I appreciate the very informative post regarding your installation experience. I also used a You Tube video showing installation on a GS model. Much simpler on a GS model.

I purchased and installed these lights on my 2014 RT. My conclusion is YOU HAVE TO WANT THESE LIGHTS REALLY<REALLY BAD!!. I have a BMW repair DVD so I did have some instructions to guide me. Working in my garage, removing all the components necessary to remove the head light module, installing the Cyclops Lights and then putting the all the parts back on the bike, took me about 12 hours..

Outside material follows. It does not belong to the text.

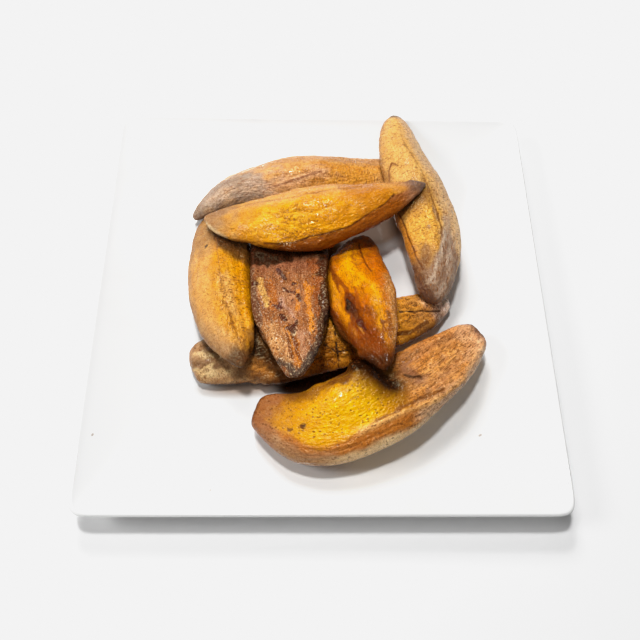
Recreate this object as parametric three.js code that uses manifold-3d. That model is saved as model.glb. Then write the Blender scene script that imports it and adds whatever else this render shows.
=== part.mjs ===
// Fried plantain side: eight halves of fried ripe plantain, piled on a square porcelain plate.
// Units are millimetres and +Z is up. The origin is the middle of the plate's footprint, on the surface
// that it stands on. The plate is a lathed profile whose rings are squared off. Each half starts as a sphere
// whose poles are its two ends: the rings between them are carried along a curved spine and shaped into the
// section of a peeled plantain, with the flat face that halving it left.
import * as THREE from "three";
import { mergeVertices } from "three/addons/utils/BufferGeometryUtils.js";
import Module from "manifold-3d";

const wasm = await Module();
wasm.setup();

// Driving dimensions of the plate
const PLATE_SIDE = 270;
const PLATE_HEIGHT = 21; // top of the rim above the table
const WELL_TOP = 7; // eating surface above the table
const WALL = 4.6; // porcelain thickness under the well
const RIM_WALL = 3.6; // porcelain thickness at the lip
const WELL_SHARE = 0.6; // part of the half side that stays flat
const FOOT_HALF = 78; // half side of the foot, at the outer edge of its flat face
const FOOT_WIDTH = 5;
const FOOT_FLAT = 3.5; // width of the ring's face that meets the table
const CORNER_RADIUS = 7; // the plate's outer corners, seen from above
const SLOPE_POWER = 1.7; // 1 would be a straight slope from the well to the rim
const WELL_CORNER_SHARE = 0.35; // corner radius of the inner rings as a part of their half side

// Driving dimensions shared by the pieces
const REST_GAP = 0.35; // clearance between two things that touch
const UNEVENNESS = 0.03; // share of the radius by which a piece swells and shrinks
const PEEL_EDGES = { count: 5, turn: 0.3, depth: 0.5 }; // the long edges of a peeled plantain
const RINGS = 24;
const STRIPS = 28;
const POLE_ROUNDING = 1e-6;

const PORCELAIN = 0xf4f4f2;
const PORCELAIN_ROUGHNESS = 0.15;
const CRUST_ROUGHNESS = 0.4;

const PLATE_STEPS = 64;
const FLANK_STEPS = 5;
const LIP_STEPS = 6;
const SLOPE_STEPS = 7;
const CORNER_CROWDING = 0.19; // how far the steps round the plate are drawn towards its corners, in radians
const TAU = Math.PI * 2;
const VERTICAL = new THREE.Vector3(0, 0, 1);

// ---------------------------------------------------------------- small helpers

const lerp = (a, b, k) => a + (b - a) * k;
const smooth = (a, b, x) => {
  const k = Math.min(1, Math.max(0, (x - a) / (b - a)));
  return k * k * (3 - 2 * k);
};

// A value that runs smoothly through evenly spaced stations along a piece.
function along(stations, t) {
  const place = t * (stations.length - 1);
  const i = Math.min(stations.length - 2, Math.floor(place));
  return lerp(stations[i], stations[i + 1], smooth(0, 1, place - i));
}

function solidOf(geometry) {
  const bare = geometry.clone();
  bare.deleteAttribute("normal");
  bare.deleteAttribute("uv");
  const merged = mergeVertices(bare, 1e-3);
  return new wasm.Manifold(
    new wasm.Mesh({
      numProp: 3,
      vertProperties: merged.attributes.position.array,
      triVerts: new Uint32Array(merged.index.array),
    }),
  );
}

function geometryOf(solid) {
  const mesh = solid.getMesh();
  const geometry = new THREE.BufferGeometry();
  geometry.setAttribute("position", new THREE.BufferAttribute(mesh.vertProperties, 3));
  geometry.setIndex(new THREE.BufferAttribute(mesh.triVerts, 1));
  geometry.computeVertexNormals();
  return geometry;
}

// Moves every vertex of a geometry by a function of its place.
function reshape(geometry, move) {
  const places = geometry.attributes.position;
  const point = new THREE.Vector3();
  for (let i = 0; i < places.count; i++) {
    point.fromBufferAttribute(places, i);
    move(point);
    places.setXYZ(i, point.x, point.y, point.z);
  }
  return geometry;
}

// ---------------------------------------------------------------- the plate

// Distance from the middle to a square of half side 1 with rounded corners, in one direction.
function squareReach(angle, corner) {
  const c = Math.abs(Math.cos(angle));
  const s = Math.abs(Math.sin(angle));
  const flat = 1 / Math.max(c, s);
  const inner = 1 - corner;
  if (Math.min(c, s) * flat <= inner) return flat;
  const along45 = inner * (c + s);
  return along45 + Math.sqrt(along45 * along45 - 2 * inner * inner + corner * corner);
}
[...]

The Cyclop's instructions are really very basic. Thanks to this Install Review and the You Tube video, I was able to complete the installation. The photos that accompany the Cyclops instructions display parts, such as the removal of the "base" displayed parts that were not even close to the parts in the kit I received. It took me some trial and error time to learn which side of the base should face inward and which side outward. I called Cyclop's for some assistance and was told that the instruction were " generic" and I would have to "adjust" them t o apply to my specific model bike.

The lights when successfully installed are a significant improvement over the BMW standard lights. I am very happy with the results. I would recommend them with the caveat of "be prepared for a lot of work" with the removal and installation of the BMW bike parts.

If you have very small hands, it might be possible to do the install without removing the headlight module. But getting to the low beam light in the center of the module, while in the bike..... I just don't know????

Again thanks for the instructions provided. I was very helpful.